Today’s NASA however can’t get a single capsule and service module built in 12 years. The contrast is striking. Anyone with the slightest bit of common sense would say that with a track record like this, this program should be shut down now.



  • Fred Kleindenst

    It is really kind of a joke. They didn’t like the quality control on the originally built, monolithic heat shield described here:

    “On the heat shield that we’ve got right now, we have a composite substrate, and we attach a honeycomb structure to that,” Bray said. “It takes us about six months to fill 330,000 holes with individual gunners.”

    So they plan to build heatshield blocks (by hand again), then Xray them and sand them with a robot. Thus increasing the time and expense to build a heatshield. This is phenomenally expensive and clearly a waste of money.

  • Edward


    Since quality control has resulted in several failed missions in the Russian space program over the past half decade or so, and since the most recent Falcon 9 launch ended in disaster due to low-quality struts, I am not laughing along with you.

    As noted in the article you linked to, NASA is fixing a safety concern, specifically inconsistent quality on a life-critical item. NASA has been excoriated in the past for not fixing safety issues that resulted in lost crews, so we should not complain when they fix one before the problem becomes fatal.

    Whether or not we think that the spacecraft (or its rocket) is a boondoggle, the crew deserves the best effort to protect them from harm.

  • Fred Kleindenst

    I agree with your point about crew safety.

    I don’t agree that the most efficient fix is necessarily to layer on extra bits of QA process.

    I think this particular heat shield production process clearly needs to be re-engineered to enable a consistent product with much, much less labor. They are re-engineering, but they are getting more complex ….

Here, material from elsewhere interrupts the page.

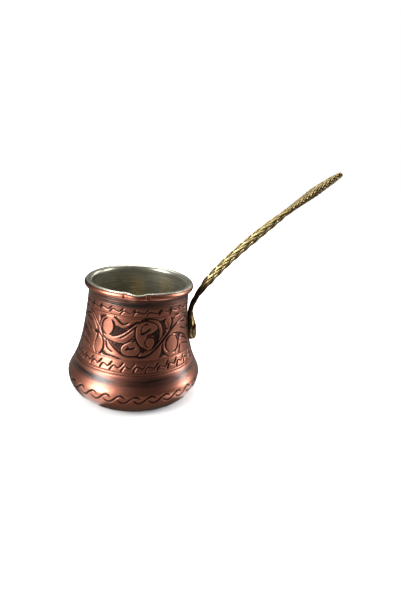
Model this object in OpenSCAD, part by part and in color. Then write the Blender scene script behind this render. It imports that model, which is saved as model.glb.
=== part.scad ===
// Turkish coffee pot (cezve): a spun copper pot with a beaded rim and a small
// pressed pouring lip, tinned inside, with a cast brass handle held to its
// neck by two copper rivets.
//
// Millimetres, +Z up. The origin is the centre of the flat base. +X runs along
// the handle, and the pouring lip faces -Y, on the left of the hand.

/* [Pot] */
// Height from the base to the top of the tinned rim
pot_h = 72.5; // [66:0.1:90]
// Outer radius at the widest part of the belly
belly_r = 41.1; // [36:0.1:50]
// Height of the widest part of the belly above the base
belly_z = 14.9; // [11:0.1:18]
// Radius of the flat base
base_r = 28.9; // [20:0.1:32]
// Outer radius of the neck just under the rim
neck_r = 29.8; // [24:0.1:36]
// Thickness of the copper sheet
wall = 1.2; // [0.8:0.1:1.6]
// How far the belly runs straight up before it turns in to the neck
belly_pull = 3.9; // [2:0.1:8]
// How far the neck runs straight down before it turns out to the belly
neck_pull = 43.9; // [30:0.1:48]
// How far the neck widens over that stretch
neck_flare = 0.9; // [0:0.1:3]

/* [Rim] */
// Radius of the bead that is rolled round the rim
bead_r = 1.95; // [1.4:0.05:2.5]
// Depth of the pouring lip below the rim
lip_dip = 1.3; // [0.8:0.1:1.8]
// Radius of the pouring lip's round channel
lip_channel_r = 8; // [5:0.5:12]
// Slope of the pouring lip's channel, down and outwards
lip_slope = 6; // [0:1:12]

/* [Tin lining] */
// Thickness of the tin inside the pot and over its rim
tin = 0.3; // [0.2:0.05:0.5]
// How far round the bead the tin reaches, measured from the outside of the bead
tin_edge_angle = 58; // [40:1:80]

/* [Handle pad] */
// Width of the drop-shaped pad that lies on the neck
pad_w = 13; // [11:0.5:16]
// Distance from the rivets down to the bottom of the pad
pad_drop = 9.6; // [7:0.1:13]
// Distance from the rivets up to the top of the pad
pad_rise = 8.4; // [6:0.1:12]
// Width of the top of the pad, where the bar grows out of it
pad_top_w = 6.4; // [5:0.1:8]
// Thickness of the pad on the line of the rivets
pad_full_t = 4.7; // [3.6:0.1:6]
// Thickness of the pad at its bottom
pad_low_t = 1.8; // [1.2:0.1:3]
// Thickness of the pad at its top
pad_top_t = 3; // [2.4:0.1:4]
// Radius of the pad's round back, seen from above
pad_back_r = 10; // [8:0.5:20]

/* [Handle bar] */
// Height of the root of the bar above the rivets
bar_root_rise = 4.7; // [3:0.1:6]
// Reach of the tip beyond the root, along X
bar_reach = 82.3; // [60:0.1:110]
// Height of the tip above the root
bar_climb = 94.4; // [70:0.1:120]
// How far the root of the bar is drawn straight up the neck
bar_root_pull = 24.7; // [18:0.1:30]
// How far that pull leans in over the pot's rim
bar_root_lean = 6.8; // [4:0.1:8]
// Length of the straight run at the tip
bar_tip_pull = 6; // [3:0.5:20]
// Slope of the tip above the horizontal
bar_tip_slope = 32; // [20:1:45]
// Width of the bar at its widest
bar_w = 7.6; // [6:0.1:10]
// Thickness of the bar at its thickest
bar_t = 4.2; // [3:0.1:5.5]

/* [Rivets] */
// Distance from the top of the rim down to the rivets
rivet_drop = 28.2; // [26:0.1:31]
// Distance between the two rivets, round the outside of the neck
rivet_gap = 6; // [5.4:0.1:7]
// Radius of a rivet's shank
shank_r = 1.3; // [1:0.1:1.6]
// Radial clearance of a shank in its hole
shank_clearance = 0.05; // [0.02:0.01:0.1]
// Radius of the domed head outside
head_r = 2; // [1.8:0.1:2.4]
// Height of the domed head outside
head_h = 0.9; // [0.6:0.1:1.2]
// Radius of the flat head inside the pot
inner_head_r = 2.2; // [1.9:0.1:2.6]
// Height of the flat head inside the pot
inner_head_h = 0.7; // [0.5:0.1:1]

/* [Hidden] */
$fn = 96;

// Straight steps in the wall's curve, and in the curve under the belly
WALL_STEPS = 28;
FOOT_STEPS = 10;
// Rings along the handle bar, and sides round it
BAR_RINGS = 30;
BAR_SIDES = 14;
// Length added to a tool so that it cuts clean through
THROUGH = 1;

// The curve under the belly is one arc, tangent to the belly and cut by the base
foot_step_in = belly_r - base_r;
foot_r = (foot_step_in * foot_step_in + belly_z * belly_z) / (2 * foot_step_in);
foot_axis_r = belly_r - foot_r;

// The bead stands on the inner face of the neck and rolls outwards
copper_top = pot_h - tin;
bead_z = copper_top - bead_r;
bead_axis_r = neck_r - wall + bead_r;

// The wall from the belly up to the bead: a Bezier curve in (radius, height)
wall_curve = [
    [belly_r, belly_z],
    [belly_r, belly_z + belly_pull],
    [neck_r + neck_flare, bead_z - neck_pull],
    [neck_r, bead_z],
];

// Handle and rivets
rivet_z = pot_h - rivet_drop;
rivet_angle = rivet_gap / (2 * outer_r(rivet_z)) * 180 / PI;
pad_back_axis = outer_r(rivet_z) + pad_full_t - pad_back_r;
bar_root_z = rivet_z + bar_root_rise;
bar_root = [outer_r(bar_root_z) + pad_t(bar_root_z) / 2, bar_root_z];
bar_tip = bar_root + [bar_reach, bar_climb];
bar_curve = [
    bar_root,
    bar_root + [-bar_root_lean, bar_root_pull],
    bar_tip - bar_tip_pull * [cos(bar_tip_slope), sin(bar_tip_slope)],
    bar_tip,
];
// Share of the bar's length, share of its full width, share of its full thickness
bar_stations = [
    [0.00, 0.80, 0.62],
    [0.10, 0.74, 0.62],
    [0.20, 0.82, 0.74],
    [0.32, 1.00, 0.98],
    [0.52, 1.00, 1.00],
    [0.64, 0.84, 0.86],
    [0.74, 0.70, 0.76],
    [0.86, 1.00, 1.00],
    [0.95, 0.74, 0.80],
    [1.00, 0.40, 0.52],
];

// Point and unit direction at t on a cubic Bezier curve
function bezier(p, t) =
    pow(1 - t, 3) * p[0] + 3 * pow(1 - t, 2) * t * p[1]
    + 3 * (1 - t) * t * t * p[2] + t * t * t * p[3];
function bezier_slope(p, t) =
    pow(1 - t, 2) * (p[1] - p[0]) + 2 * (1 - t) * t * (p[2] - p[1]) + t * t * (p[3] - p[2]);
function unit(v) = v / norm(v);

// A point of the wall at t, moved by off along the outward normal
function wall_point(t, off = 0) =
    let (along = unit(bezier_slope(wall_curve, t)))
    bezier(wall_curve, t) + off * [along[1], -along[0]];
function wall_points(off = 0) = [for (i = [0:WALL_STEPS]) wall_point(i / WALL_STEPS, off)];

// Outer radius of the wall at a height above the belly
function outer_r(z) = lookup(z, [for (p = wall_points()) [p[1], p[0]]]);

// The arc under the belly, from the base up, for a face that lies inset inside the copper
function foot_points(inset = 0) =
    let (
        r = foot_r - inset,
        start = -asin((belly_z - inset) / r)
    )
    [for (i = [0:FOOT_STEPS - 1])
        let (a = start * (1 - i / FOOT_STEPS))
        [foot_axis_r + r * cos(a), belly_z + r * sin(a)]];

// The section of everything inside the face that lies inset inside the copper
module section(inset, top) {
    wall_part = wall_points(-inset);
    polygon(concat(
        [[0, inset]], foot_points(inset), wall_part,
        [[wall_part[WALL_STEPS][0], top], [0, top]]
    ));
}

// The space inside the pot, within the face that lies inset inside the copper
module inside(inset) {
    rotate_extrude() section(inset, pot_h + THROUGH);
}

// The bead's section, grown by the tin that lies on it
module bead_section(grow = 0) {
    translate([bead_axis_r, bead_z]) circle(r = bead_r + grow);
}

// The round channel that is pressed across the rim to make the pouring lip
module lip_channel(grow = 0) {
    channel_len = 3 * bead_r;
    translate([0, -bead_axis_r, pot_h - lip_dip + lip_channel_r])
        rotate([90 + lip_slope, 0, 0])
            cylinder(r = lip_channel_r + grow, h = 2 * channel_len, center = true);
}

// A hole or shank on the far rivet's axis, between two distances from the pot's axis
module on_rivet_axis(r, from, to) {
    rotate([0, 0, rivet_angle])
        translate([from, 0, rivet_z])
            rotate([0, 90, 0])
                cylinder(r = r, h = to - from);
}

module rivet_holes() {
    for (side = [0, 1])
        mirror([0, side, 0])
            on_rivet_axis(shank_r + shank_clearance, outer_r(rivet_z) / 2, 2 * outer_r(rivet_z));
}

module body() {
    color("#a5583a")
        difference() {
            rotate_extrude() {
                difference() {
                    section(0, bead_z);
                    section(wall, bead_z + THROUGH);
                }
                bead_section();
            }
            lip_channel(tin);
            rivet_holes();
        }
}

// Tin on the floor and wall, then over the inner and upper side of the bead
module tin_lining() {
    color("#b9b6a6")
        difference() {
            union() {
                rotate_extrude() {
                    difference() {
                        section(wall, bead_z);
                        section(wall + tin, bead_z + THROUGH);
                    }
                    intersection() {
                        difference() {
                            bead_section(tin);
                            bead_section();
                        }
                        tin_sector();
                    }
                }
                intersection() {
                    rotate_extrude() bead_section();
                    lip_channel(tin);
                }
            }
            lip_channel();
            rivet_holes();
        }
}

// The part of the bead's section that the tin covers, seen from the bead's centre
module tin_sector() {
    reach = 3 * bead_r;
    translate([bead_axis_r, bead_z])
        polygon([
            [0, 0],
            reach * [cos(tin_edge_angle), sin(tin_edge_angle)],
            [0, reach],
            [-reach, reach],
            [-reach, 0],
        ]);
}

// Thickness of the pad at a height: thin at its ends and full at the rivets
function pad_t(z) =
    let (
        end_t = z < rivet_z ? pad_low_t : pad_top_t,
        end_z = z < rivet_z ? pad_drop : pad_rise,
        share = min(1, abs(z - rivet_z) / end_z)
    )
    pad_full_t + (end_t - pad_full_t) * share * share;

// Everything inside the pad's outer face, from the belly to the bead
module pad_bulk() {
    intersection() {
        rotate_extrude()
            polygon(concat(
                [[0, belly_z]],
                [for (p = wall_points()) p + [pad_t(p[1]), 0]],
                [[0, bead_z]]
            ));
        translate([pad_back_axis, 0, belly_z]) cylinder(r = pad_back_r, h = bead_z - belly_z);
    }
}

// Outline of the pad in (Y, Z) about the line of its rivets: a drop, hanging from the bar
module pad_outline() {
    low_r = pad_w / 2;
    low_z = low_r - pad_drop;
    top_r = pad_top_w / 2;
    top_z = pad_rise - top_r;
    lean = asin((low_r - top_r) / (top_z - low_z));
    side = [cos(lean), sin(lean)];
    other_side = [-cos(lean), sin(lean)];
    translate([0, low_z]) circle(r = low_r);
    translate([0, top_z]) circle(r = top_r);
    polygon([
        [0, low_z] + low_r * side,
        [0, top_z] + top_r * side,
        [0, top_z] + top_r * other_side,
        [0, low_z] + low_r * other_side,
    ]);
}

module pad() {
    difference() {
        intersection() {
            pad_bulk();
            translate([0, 0, rivet_z])
                rotate([90, 0, 90])
                    linear_extrude(2 * belly_r) pad_outline();
        }
        rotate_extrude() section(0, bead_z);
    }
}

// The bar: an oval section carried along its curve
module bar() {
    ring_points = [
        for (i = [0:BAR_RINGS])
            let (
                t = i / BAR_RINGS,
                centre = bezier(bar_curve, t),
                along = unit(bezier_slope(bar_curve, t)),
                half_w = bar_w / 2 * lookup(t, [for (s = bar_stations) [s[0], s[1]]]),
                half_t = bar_t / 2 * lookup(t, [for (s = bar_stations) [s[0], s[2]]])
            )
            for (k = [0:BAR_SIDES - 1])
                let (
                    a = 360 * k / BAR_SIDES,
                    up = half_t * sin(a)
                )
                [centre[0] - up * along[1], half_w * cos(a), centre[1] + up * along[0]]
    ];
    sides = [
        for (i = [0:BAR_RINGS - 1], k = [0:BAR_SIDES - 1])
            let (
                next = (k + 1) % BAR_SIDES,
                low = i * BAR_SIDES,
                high = low + BAR_SIDES
            )
            each [[low + k, high + next, low + next], [low + k, high + k, high + next]]
    ];
    root_cap = [for (k = [0:BAR_SIDES - 1]) k];
    tip_cap = [for (k = [0:BAR_SIDES - 1]) (BAR_RINGS + 1) * BAR_SIDES - 1 - k];
    polyhedron(ring_points, concat(sides, [root_cap, tip_cap]));
}

module handle() {
    color("#b08d4a")
        difference() {
            union() {
                pad();
                bar();
            }
            rivet_holes();
        }
}

// A rivet on the far side: domed outside on the pad, flat on the tin inside
module rivet() {
    color("#8f4a2c") {
        pad_offset = pad_back_axis * sin(rivet_angle);
        pad_face = pad_back_axis * cos(rivet_angle) + sqrt(pad_back_r * pad_back_r - pad_offset * pad_offset);
        tin_face = outer_r(rivet_z) - wall - tin;
        dome_r = (head_r * head_r + head_h * head_h) / (2 * head_h);
        on_rivet_axis(shank_r, tin_face - inner_head_h / 2, pad_face + head_h / 2);
        difference() {
            rotate([0, 0, rivet_angle])
                translate([pad_face + head_h - dome_r, 0, rivet_z])
                    sphere(r = dome_r);
            pad_bulk();
        }
        intersection() {
            on_rivet_axis(inner_head_r, tin_face - inner_head_h, tin_face + wall);
            inside(wall + tin);
        }
    }
}

module rivet_lip_side() {
    mirror([0, 1, 0]) rivet();
}

module rivet_far_side() {
    rivet();
}

body();
tin_lining();
handle();
rivet_lip_side();
rivet_far_side();
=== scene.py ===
"""Turkish coffee pot: engraved copper pot, tinned inside, with a riveted cast brass handle.

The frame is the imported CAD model: origin at the centre of the base, +Z up, +X along the
handle, and the pouring lip towards -Y. Lengths here are in millimetres until a mesh is
finished, and angles round the pot are in degrees from -Y towards +X.
"""

import math

import bmesh
import bpy
import numpy as np
from mathutils import Matrix, Vector


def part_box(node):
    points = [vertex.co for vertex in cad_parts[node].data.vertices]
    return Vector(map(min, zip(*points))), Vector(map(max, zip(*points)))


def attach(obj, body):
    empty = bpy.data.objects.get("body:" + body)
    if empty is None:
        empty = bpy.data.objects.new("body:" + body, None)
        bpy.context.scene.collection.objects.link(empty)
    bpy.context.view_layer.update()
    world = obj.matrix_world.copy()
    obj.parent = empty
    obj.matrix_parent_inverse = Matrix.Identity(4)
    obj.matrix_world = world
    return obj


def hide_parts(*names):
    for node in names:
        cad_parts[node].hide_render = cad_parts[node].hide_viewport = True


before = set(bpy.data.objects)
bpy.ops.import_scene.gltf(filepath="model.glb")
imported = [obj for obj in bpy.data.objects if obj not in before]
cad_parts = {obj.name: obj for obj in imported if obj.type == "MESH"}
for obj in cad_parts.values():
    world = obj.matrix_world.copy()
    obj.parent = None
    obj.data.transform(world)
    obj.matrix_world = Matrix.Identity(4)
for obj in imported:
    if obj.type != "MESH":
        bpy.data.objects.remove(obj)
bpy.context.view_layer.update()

MM = 0.001


# ---------------------------------------------------------------- sizes

def box_mm(node):
    low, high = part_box(node)
    return low / MM, high / MM


body_high = box_mm("body")[1]
tin_high = box_mm("tin_lining")[1]
handle_high = box_mm("handle")[1]
rivet_low, rivet_high = box_mm("rivet_far_side")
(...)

  • The longer Lockheed can draw out the development, the more money they get paid.

    Bob Clark

  • Egad

    The thing that seems to keep getting missed is that NASA is not just changing the manufacturing process that produced a monolithic heat shield. It’s going to a totally different shield design involving ~180 blocks with a few hundred gaps between them and that will have to be individually stuck to a substrate. True, the ablator will still be Avcoat, but everything else is significantly different. Which pretty much means that EFT-1 was a non-test of the EM-1 heat shield; that will be of a new design and, BTW, undergo more stressing reentry conditions than the EFT-1 monolithic one did.

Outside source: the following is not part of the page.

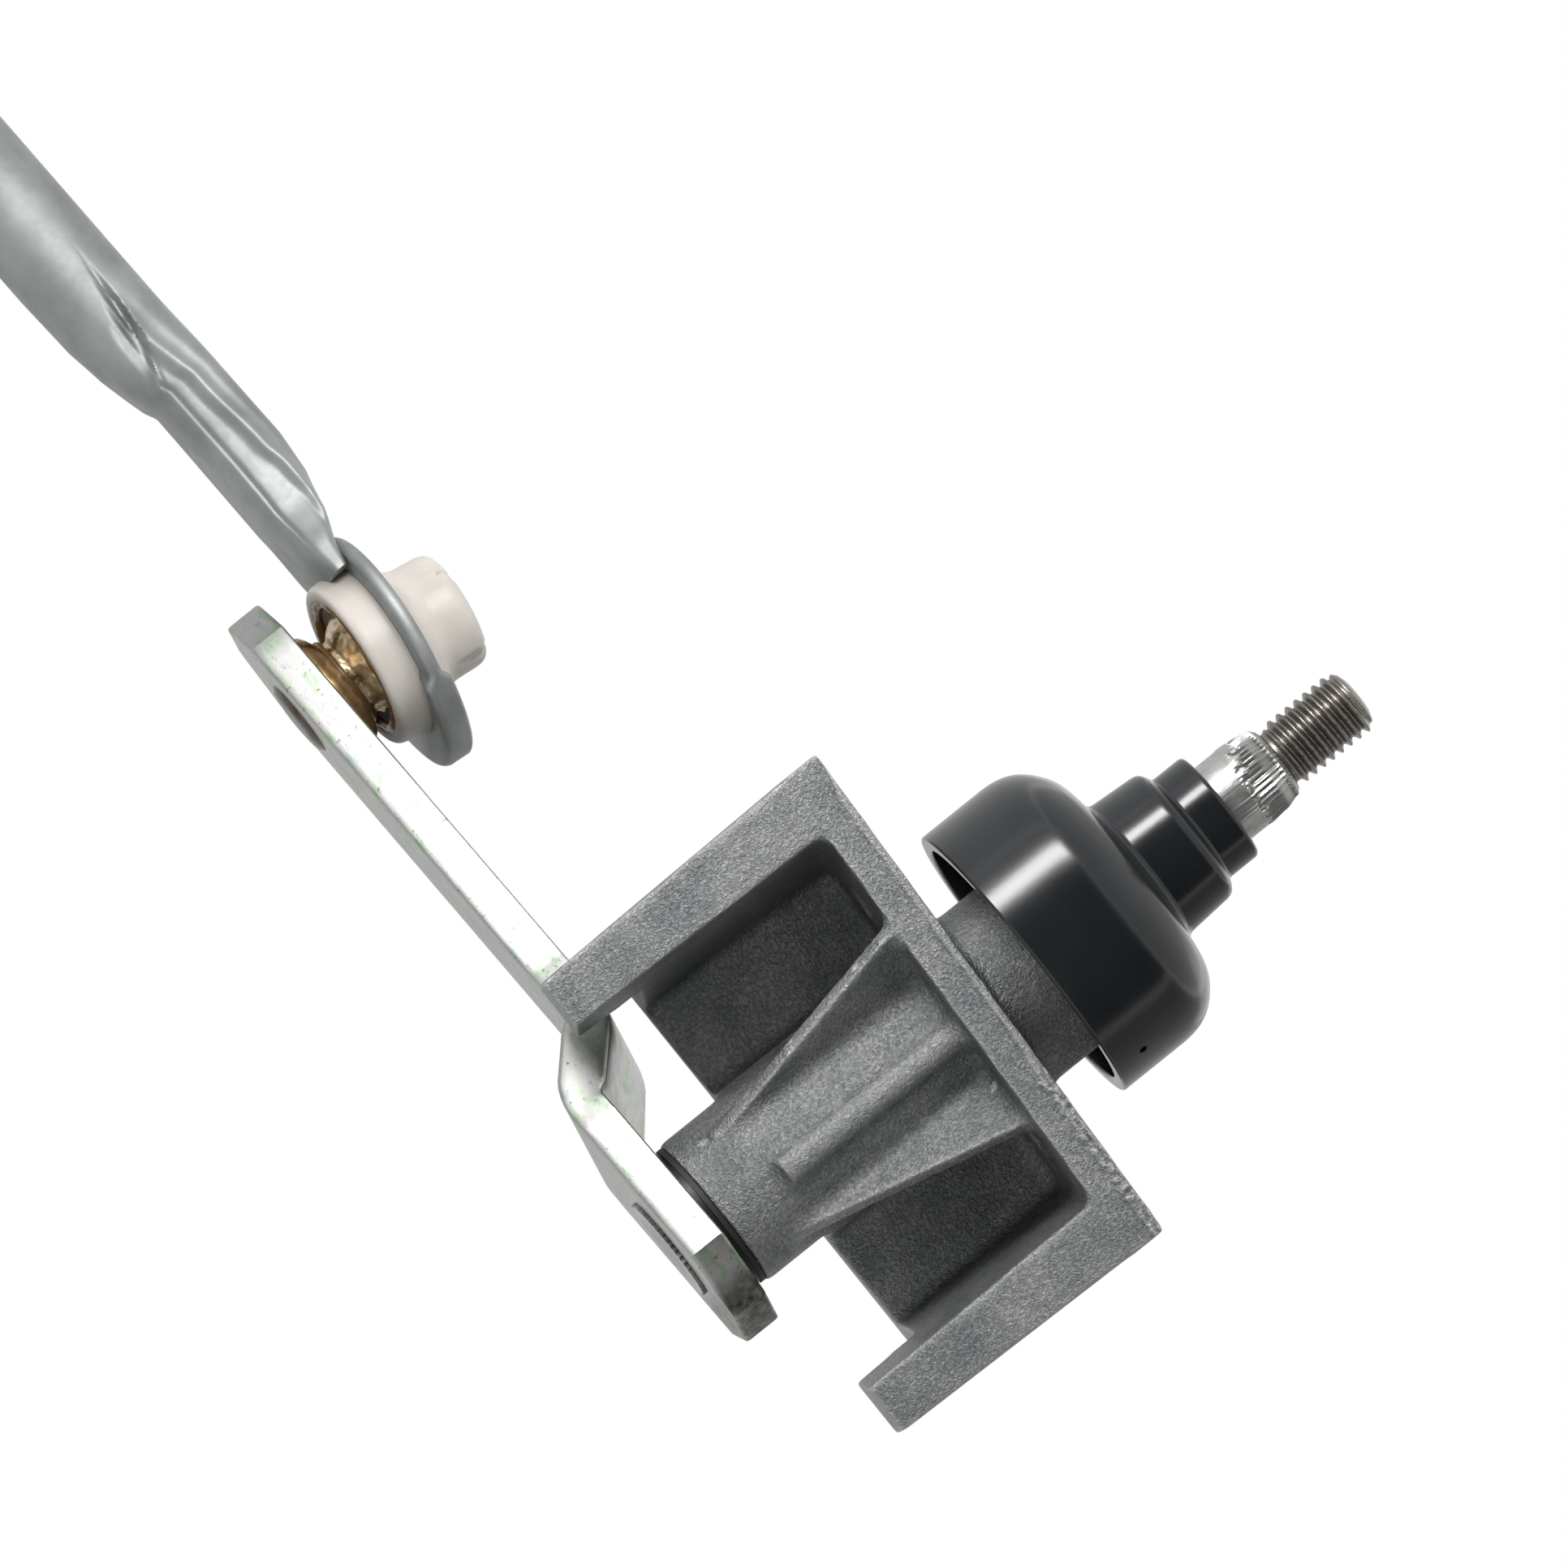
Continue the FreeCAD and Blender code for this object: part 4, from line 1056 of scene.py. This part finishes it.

  • This fact (that the test flight was not a test flight for the heat shield) has not been missed here at BtB. I have made this point before, during, and after the test flight, which was nothing more than a public relations stunt aimed at fooling people into believing that NASA is accomplishing something.

    I repeat: It is disgusting that it is going to take today’s NASA a minimum of 12 years to build this single capsule and rocket. It took us far less time to get multiple crews to and from the Moon in the 1960s.

  • Egad

    This thread has probably reached its end, but I’ll note a puzzlement:

    The monolithic -> 180 block design change first was reported as a possibility at the beginning of October last year (2014), got mentioned a couple of times, again as a possibility, in early 2015 and then got as confirmed as you can get about these things mid-May. After that, nada.

    Thinking that if the design change were as major as it seems, I made an effort to get one of the better space reporters interested, including a PDF with the published evidence, but, again, nada. No explanation for why not, just nada.

    So, I have to think that maybe the change from monolithic to block isn’t as confirmed as I think. Or as major as it seems. Or something.

  • The change is confirmed. The reason there is not much written about it is because NASA doesn’t want much written about it. It makes the entire SLS program look foolish, especially because they did a test flight knowing they were testing a heat shield they had already rejected.

    Most space reporters support NASA, so even if NASA was willing to feed them info (which it decidedly is not) they aren’t eager to report this story themselves. And the mainstream press is too stupid or ignorant to cover it at all.